Between 1849 and 1854, Dostoyevsky had to interrupt his writings, since he was convicted to four years of exile in a forced labor camp in Siberia, for reading prohibited articles that criticizes the Tsarist regime of Russia. After leaving the labor camp, and with even fewer resources to sustain himself, he started teaching in a primary school, while still exiled, and started writing again, namely the book “The House of the Dead”, which was inspired in his personal experience, and the first book about Russian prisons and labor camps.

In 1857, Dostoyevsky married Maria Dmitrievna Isaeva, and soon after the couple returned to Saint Petersburg, where the author continued to work on new books. Soon after, Maria would die, and only two years after her death, in 1866, Dostoyevsky published the two volumes of “Crime and Punishment”, which is considered until this day one of the most important classical novels in the history of literature. One year later, Dostoyevsky married again, this time to his young assistant, Anna Grigoryevna Snitkina. Despite the success obtained at the time with “Crime and Punishment”, the financial status of the couple was still troublesome, and was worsened by Dostoyevsky’s gambling addiction; because of this, Anna was forced to sell the most part of her belongings and they left Russia, having traveled throught Germany and Switzerland, where the first daughter of the couple would born, only to die soon after due to a pneumonia. During their trip, Dostoyevsky never stopped writing; however, in their way back to Russia, he burned all of the manuscripts he had been working on, including a first version of “The Idiot” that would later become one of his most acknowledged books, since he was afraid to face again political problems.

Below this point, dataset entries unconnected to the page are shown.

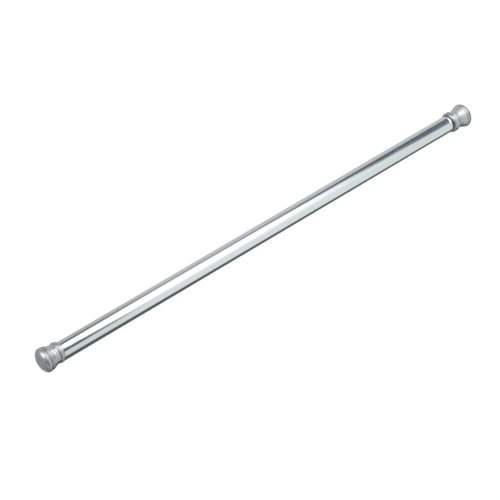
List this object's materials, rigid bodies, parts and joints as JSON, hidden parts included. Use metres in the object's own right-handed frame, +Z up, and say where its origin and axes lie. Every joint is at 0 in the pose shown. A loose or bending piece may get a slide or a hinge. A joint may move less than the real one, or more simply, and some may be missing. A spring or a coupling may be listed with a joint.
{
  "type": "telescoping cargo bar",
  "caption": "Chrome telescoping bar with a padded cup at each end, twist-locked by an inner eccentric cam and sprung to press against the two walls of a truck bed.",
  "frame": {"origin": "centre of the outer tube's pad face", "axes": "+X along the bar from the outer tube's pad to the inner tube's pad; +Z up when the bar lies level"},
  "size_m": [1, 0.0438, 0.0438],
  "materials": {
    "chrome_tube": "polished chrome plate",
    "cup_silver": "satin silver-grey moulding",
    "pad_grey": "smooth matte grey rubber",
    "collar_silver": "glossy silver-grey moulding",
    "nylon_black": "moulded nylon",
    "nylon_white": "moulded natural nylon",
    "zinc_steel": "zinc plated",
    "cast_zinc": "as cast",
    "spring_steel": "oiled, drawn wire"
  },
  "bodies": {
    "outer": {"outer_tube": "chrome_tube", "outer_cap_pad": "pad_grey", "outer_cap_bell": "cup_silver", "outer_cap_collar": "collar_silver", "outer_cap_screw": "zinc_steel", "outer_tube_plug": "nylon_black", "outer_plug_pin": "zinc_steel"},
    "mouth_bush": {"mouth_bush": "nylon_black"},
    "inner": {"inner_tube": "chrome_tube", "inner_cap_pad": "pad_grey", "inner_cap_bell": "cup_silver", "inner_cap_collar": "collar_silver", "inner_cap_screw": "zinc_steel", "inner_tube_plug": "nylon_black", "inner_plug_pin": "zinc_steel", "guide_plug": "nylon_white", "guide_rivet_top": "zinc_steel", "guide_rivet_bottom": "zinc_steel", "spring_seat": "nylon_white", "seat_pin": "zinc_steel"},
    "lock": {"lock_rod": "zinc_steel", "cam_spigot": "cast_zinc", "spigot_pin": "zinc_steel", "cam_washer": "zinc_steel", "cam_screw": "zinc_steel", "tail_washer": "zinc_steel", "tail_nut": "zinc_steel", "main_spring": "spring_steel"},
    "cam_ring": {"cam_ring": "nylon_white"}
  },
  "joints": [
    {"name": "twist", "type": "hinge", "parent": "outer", "child": "mouth_bush", "pos_m": [0.9525, 0, 0], "axis": [1, 0, 0], "range_deg": [0, 90]},
    {"name": "extend", "type": "slide", "parent": "mouth_bush", "child": "inner", "axis": [1, 0, 0], "range_m": [0, 0.76]},
    {"name": "spring_compress", "type": "slide", "parent": "inner", "child": "lock", "axis": [1, 0, 0], "range_m": [0, 0.035], "stiffness_N_per_m": 1800, "springref_m": -0.02, "deforming": ["main_spring"]},
    {"name": "cam_ring_turn", "type": "hinge", "parent": "lock", "child": "cam_ring", "pos_m": [0.053, 0, 0.00075], "axis": [1, 0, 0], "range_deg": [-90, 0]}
  ],
  "couplings": [
    {"joint": "cam_ring_turn", "follows": "twist", "ratio": -1}
  ]
}
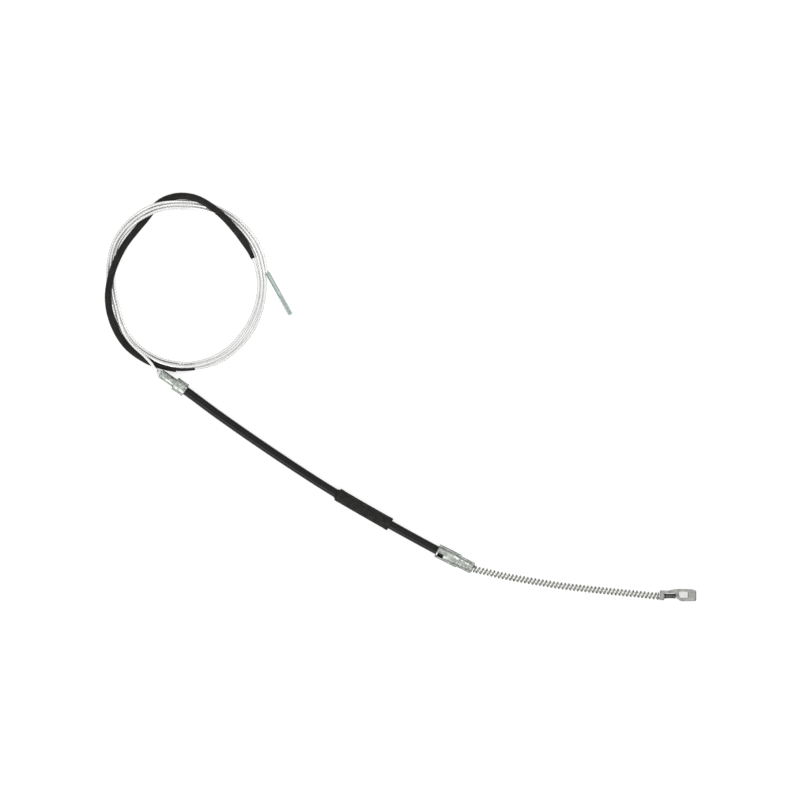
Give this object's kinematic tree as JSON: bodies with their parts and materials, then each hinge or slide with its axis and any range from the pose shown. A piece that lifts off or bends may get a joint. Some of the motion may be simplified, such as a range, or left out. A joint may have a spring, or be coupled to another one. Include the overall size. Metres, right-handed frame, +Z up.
{
  "type": "parking brake cable",
  "caption": "Parking brake cable lying flat: lever yoke, return spring, sheathed casing between two ferrules, and a coiled wire cable with a threaded end.",
  "frame": {"origin": "on the surface that the cable lies on, under the middle of the casing assembly's box: yoke, spring, ferrules and casing, without the free cable, its hose and its threaded end", "axes": "+X along the lying assembly towards the yoke, +Y across it towards the coil, +Z up from the surface it lies on"},
  "size_m": [0.5916, 0.4084, 0.0143],
  "materials": {
    "bright_zinc": "satin",
    "dark_steel": "satin",
    "spring_steel": "satin",
    "ferrule_zinc": "satin",
    "white_nylon": "satin",
    "black_casing": "satin",
    "wire_rope": "satin",
    "black_rubber": "matte",
    "black_hose": "satin",
    "blue_zinc": "satin"
  },
  "bodies": {
    "root": {"yoke": "bright_zinc", "cable_nipple": "dark_steel", "return_spring": "spring_steel", "wheel_ferrule": "ferrule_zinc", "casing_liner": "white_nylon", "casing_armour": "spring_steel", "casing_jacket": "black_casing", "inner_cable": "wire_rope", "guide_sleeve": "black_rubber", "body_ferrule": "ferrule_zinc", "nose_bush": "white_nylon", "cable_lead": "wire_rope", "cable_coil": "wire_rope", "hose_cable": "wire_rope", "protective_hose": "black_hose", "hose_liner": "black_casing", "cable_tail": "wire_rope", "threaded_end": "blue_zinc"}
  },
  "joints": []
}
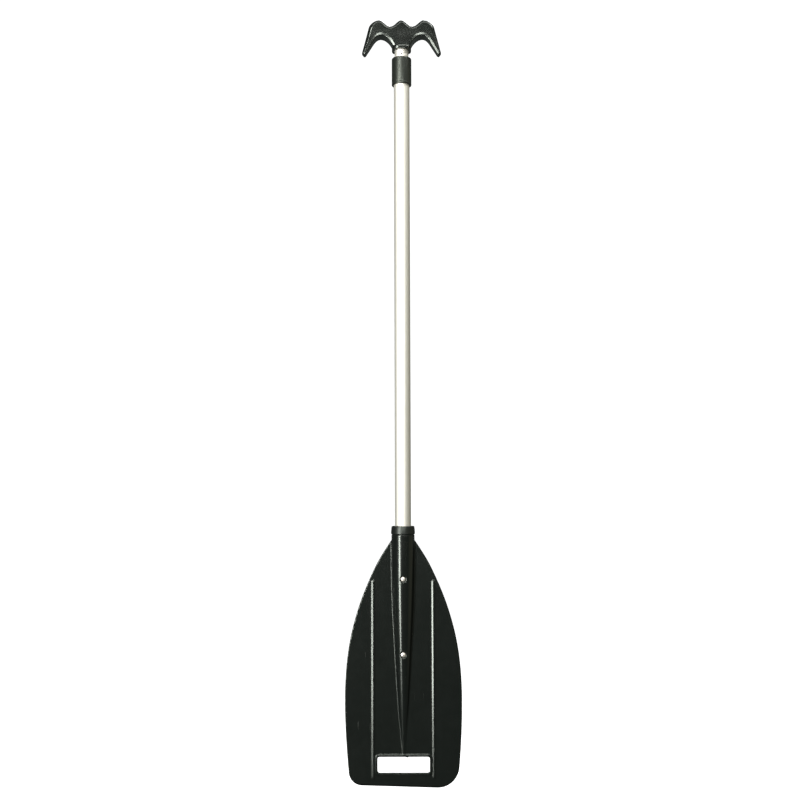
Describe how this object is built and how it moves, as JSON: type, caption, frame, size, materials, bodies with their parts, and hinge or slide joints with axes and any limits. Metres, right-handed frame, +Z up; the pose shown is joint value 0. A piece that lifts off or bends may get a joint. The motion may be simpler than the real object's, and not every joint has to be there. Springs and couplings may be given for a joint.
{
  "type": "telescopic boat paddle",
  "caption": "Telescopic boat paddle with a ribbed black blade, an aluminium shaft that pulls out and twists to lock, and a T-grip that is also a boat hook.",
  "frame": {"origin": "on the shaft's axis, in the middle of the bare shaft, where a clip holds it", "axes": "+Z up the shaft from the blade to the grip, +X across the blade to the right, -Y towards the front, where the rivets are"},
  "size_m": [0.2046, 0.0426, 1.3693],
  "materials": {
    "blade_plastic": "satin",
    "grip_plastic": "satin",
    "sleeve_rubber": "matte",
    "tube_aluminium": "satin",
    "rivet_aluminium": "satin",
    "rivet_steel": "satin",
    "pin_steel": "satin",
    "brass": "satin",
    "nylon": "satin",
    "ring_rubber": "matte",
    "foam": "matte"
  },
  "bodies": {
    "paddle": {"blade": "blade_plastic", "shaft_tube": "tube_aluminium", "guide_sleeve": "sleeve_rubber", "guide_ring": "nylon", "tube_end_plug": "nylon", "shaft_float": "foam", "blade_rivets": "rivet_aluminium", "rivet_mandrels": "rivet_steel"},
    "lock_expander": {"expander_sleeve": "nylon", "drag_ring": "ring_rubber"},
    "hook_handle": {"hook_grip": "grip_plastic", "inner_tube": "tube_aluminium", "grip_pin": "pin_steel", "inner_float": "foam", "lock_plug": "nylon", "lock_plug_pin": "pin_steel", "lock_spindle": "pin_steel", "spindle_washer": "pin_steel", "spindle_nut": "pin_steel"},
    "lock_cone": {"cone_nut": "nylon", "thread_insert": "brass"}
  },
  "joints": [
    {"name": "telescope_slide", "type": "slide", "parent": "paddle", "child": "lock_expander", "axis": [0, 0, 1], "range_m": [-0.0138, 0.762]},
    {"name": "twist_lock", "type": "hinge", "parent": "lock_expander", "child": "hook_handle", "pos_m": [0, 0, 0], "axis": [0, 0, -1], "range_deg": [0, 360]},
    {"name": "cone_travel", "type": "slide", "parent": "lock_expander", "child": "lock_cone", "axis": [0, 0, 1], "range_m": [0, 0.002]}
  ],
  "couplings": [
    {"joint": "cone_travel", "follows": "twist_lock", "m_per_rad": 0.0003183}
  ]
}
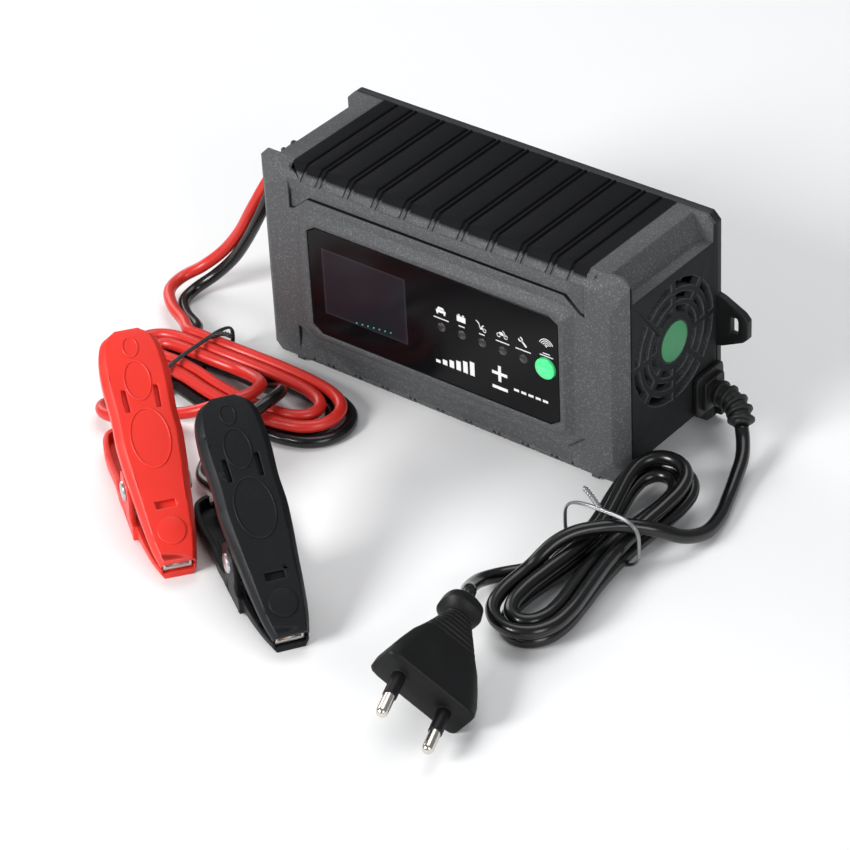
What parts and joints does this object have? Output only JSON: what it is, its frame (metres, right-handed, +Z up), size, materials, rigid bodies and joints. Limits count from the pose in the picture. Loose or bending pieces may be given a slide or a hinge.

In 1871, already in Russia, Fyodor was born, the second child of the writer. Dostoyevsky had at the time built a solid reputation in the literary field, and he continued to publish short stories and essays in literary magazines, as well as working on his novels, among which the acclaimed “Brothers Karamazov”, published in 1879.

Despite the fact that Dostoyevsky remained almost inactive in the politics of the country, he never stopped being monitored, and on the night before the day of his death, his house was searched, due to suspects of his participation in a conspiracy against the Tsar, that were never proven.

Fyodor Dostoyevsky would die at 59 years of age, in February 1881, victim of a strong pulmonary hemorrhage. He left a rich and complete body of work, with narrative centered in the human condition and in the reality of the Russian society of the XIX century, and with strong allegoric and philosophical features at the same time. His books possess very specific characteristics which are easily identified, and make him one of the most renowned authors in the world.